Settled in 1841 as Gippsland’s first port, Port Albert was the entry point for migrants seeking their fortunes in the goldfields. Its waters also claimed many ships, the most famous of which, the PS Clonmel in 1841, was integral to the town’s development.
Today, a lot of that history remains through its old buildings, including the old Bank of Gippsland (1862), which houses the Gippsland Regional Maritime Museum.
I was pleasantly surprised at the quality of the artefacts and information, including a display of the Omega global positioning navigation system equipment that was located at nearby Woodside.
The Omega system was the fore-runner to GPS and provided navigation systems for aircrafts and ships, with eight towers positioned at various points on the globe.
But Port Albert is not just about history. It is also about nature. The town is located within the Nooramunga Marine and Coastal Park. As well as the Old Port Walk Trail, there are numerous bike paths in the wider area, many of them part of the rail trail network.
While coastal park means more mangroves than sand, children will find a way (hence the wharf jumping). There is a small stretch of sand children can paddle in at low tide and Ninety Mile Beach is less than half an hour’s drive away.

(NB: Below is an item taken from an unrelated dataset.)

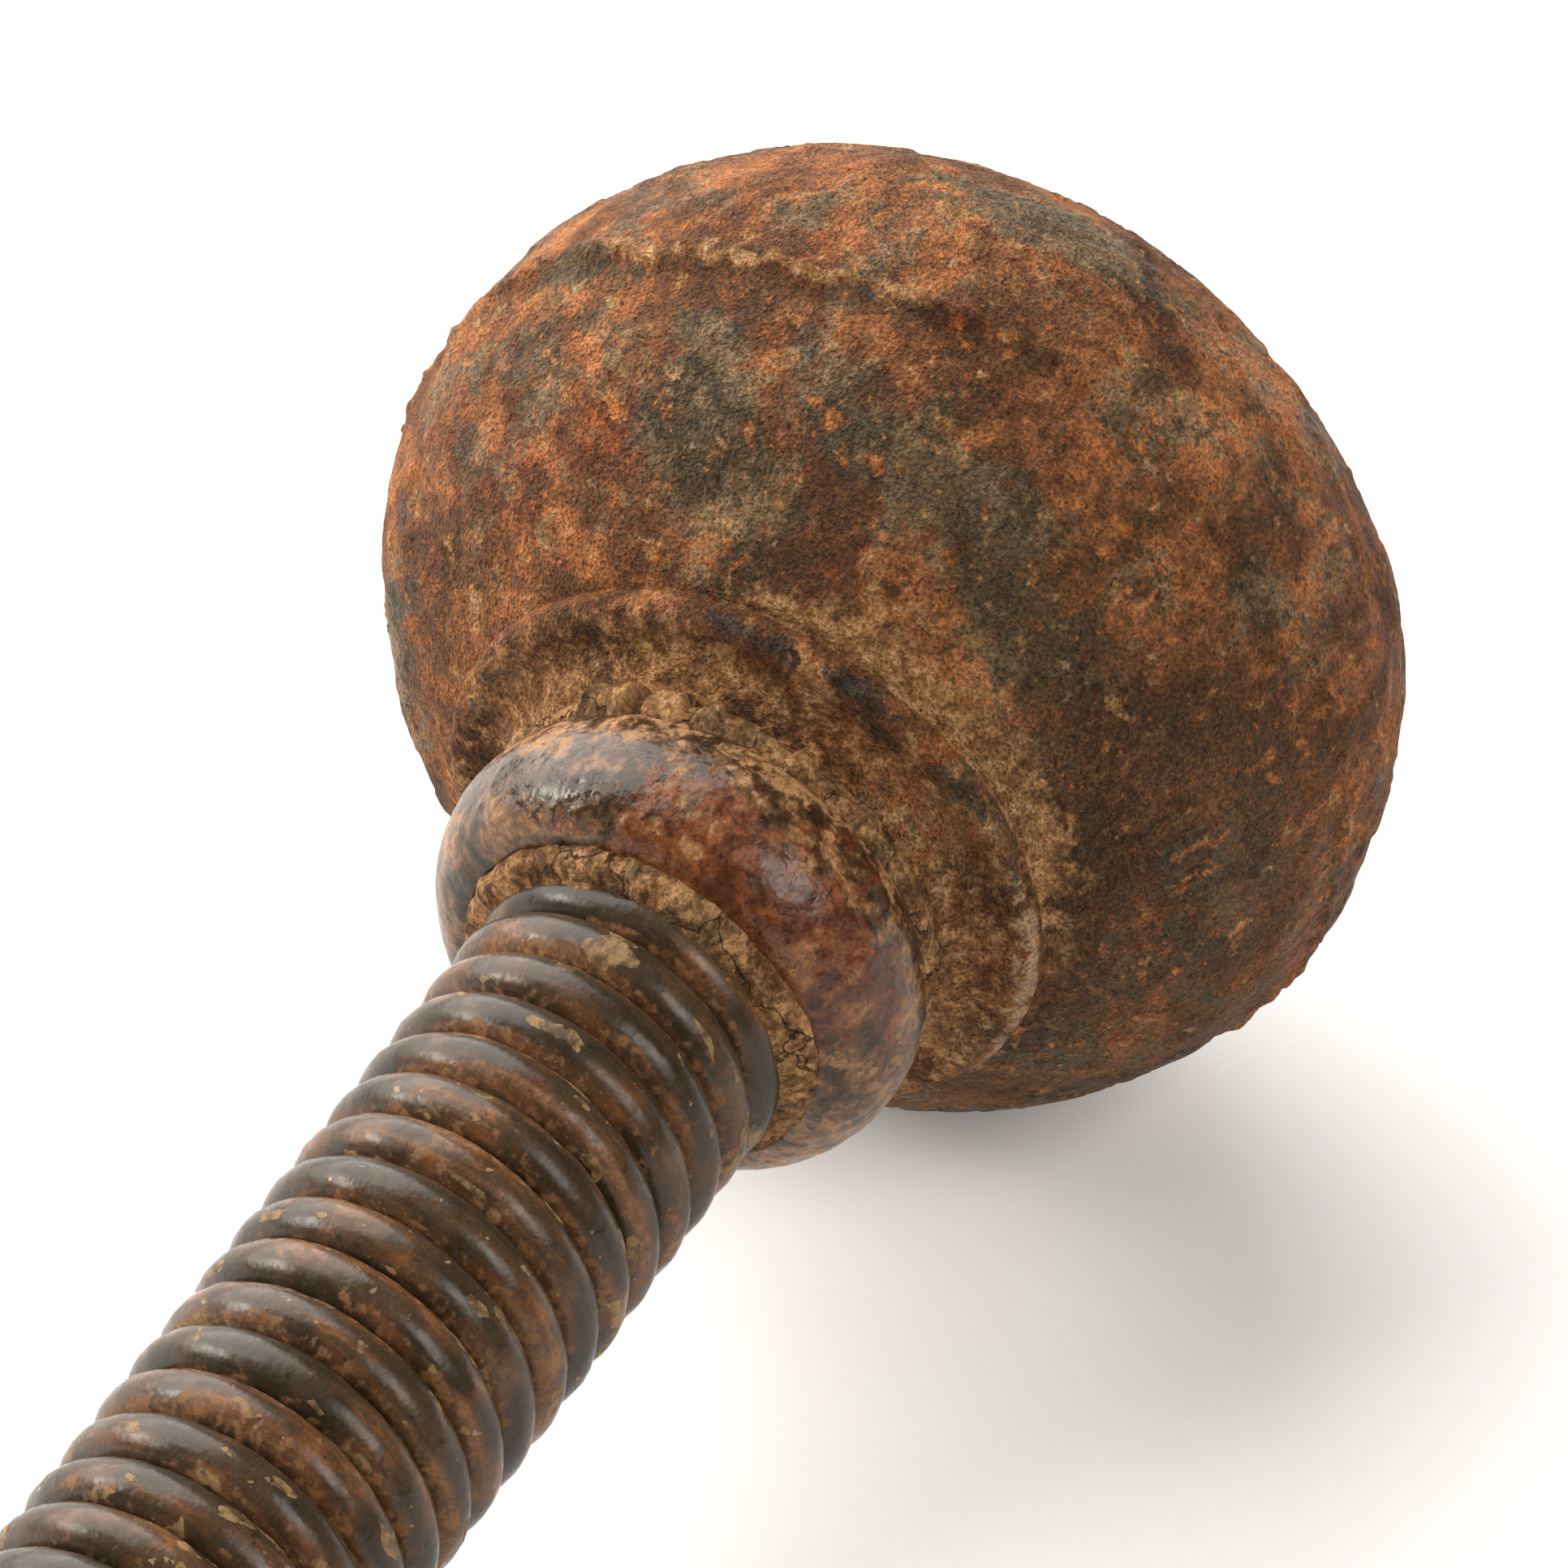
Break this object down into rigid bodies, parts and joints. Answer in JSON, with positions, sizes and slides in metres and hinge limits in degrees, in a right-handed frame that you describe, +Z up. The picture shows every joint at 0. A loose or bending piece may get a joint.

Another option is the outdoor heated pool at Toora. This delightful country swimming pool ended up being a highlight of our trip for the kids, with its poolside basketball and tractor tyre tube. Not to mention the fact we had the pool to ourselves!
However, it is for those with their own boat that Port Albert comes into its own. With some 100km of sheltered waterways, spits and islands, the boating is magnificent and picturesque.
Although a slight motor issue put a halt to our marine expeditions, we did manage to spend a lovely day on the water, motoring out to Clonmel Spit. This is a beautiful stretch of sand, but with a tide going out, we were loathe to get too close to shore in the shallow waters.
Instead, hubby and the kids jumped off the side into waist deep water and snorkelled and dug for yabby bait.
In addition to our motor problem, the windy weather was not on our side either. But that lead us to explore the local area, including Tarra Bulga National Park.
As we found ourselves on a winding, narrow gravel road, I wondered if we were on the right track. I was sure we had followed the signs. I am not a good forest driver at the best of times, and with no other cars in sight, I was just about to blurt out to my hubby “I want to go back” when we arrived in the small forest town of Balook.
We had made it (I later found out we had ended up on a back road). But the journey was worthwhile. Tarra Bulga National Park is stunning. With its tall mountain ash and lush fern gullies, this area is unique and spectacular. A visitor centre can fill you in on the area’s natural and historical heritage.
During our walk to Corrigans suspension bridge, we listened to the sounds of the forest. Unfortunately, this was interrupted by my husband, who is currently obsessed with the TV show, Finding Bigfoot.
“This is definitely “Squatch territory,” he said, letting out a Bobo ‘squatch call’ much to the fright and delight of the kids. I just hoped no-one was coming around the next bend to discover this crazy family.
After a lovely lunch in the country charm of the Lyrebird Cafe, we made our way back to Port Albert, following the Tarra River through it picturesque valley, stopping for another walk to the Cyathea Falls walk.
On the subject of food, Port Albert might be small, but you can get a great coffee thanks to the Port Albert cafe & wine bar.
We ate at Wildfish, which, consistent with a small town, is run by the son of our accommodation hosts.
With its chic, fine dining look, I was a bit worried taking the children, but was proven wrong as soon as I walked in and saw high chairs. There was a children’s menu too. Located on the wharf, the location is superb, as was my crispy citrus prawns on coriander & wasabi soba noodles.
But if you are not up to dining out, get take-away fish and chips from next door. Our flake was like I remember it as a child – thick and well, flakey. To us at least, it did measure up to its reputation of having Victoria’s best fish and chips.
Getting there: Port Albert is about a three hour drive from Melbourne, along the South Gippsland Highway.
While there: A visit to Tarra Bulga National Park is a must. If you have not got your own boat, take a cruise with Nooramunga Sailing Tours. Explore the western end of Ninety Mile Beach. Take a day trip to Wilsons Promontory.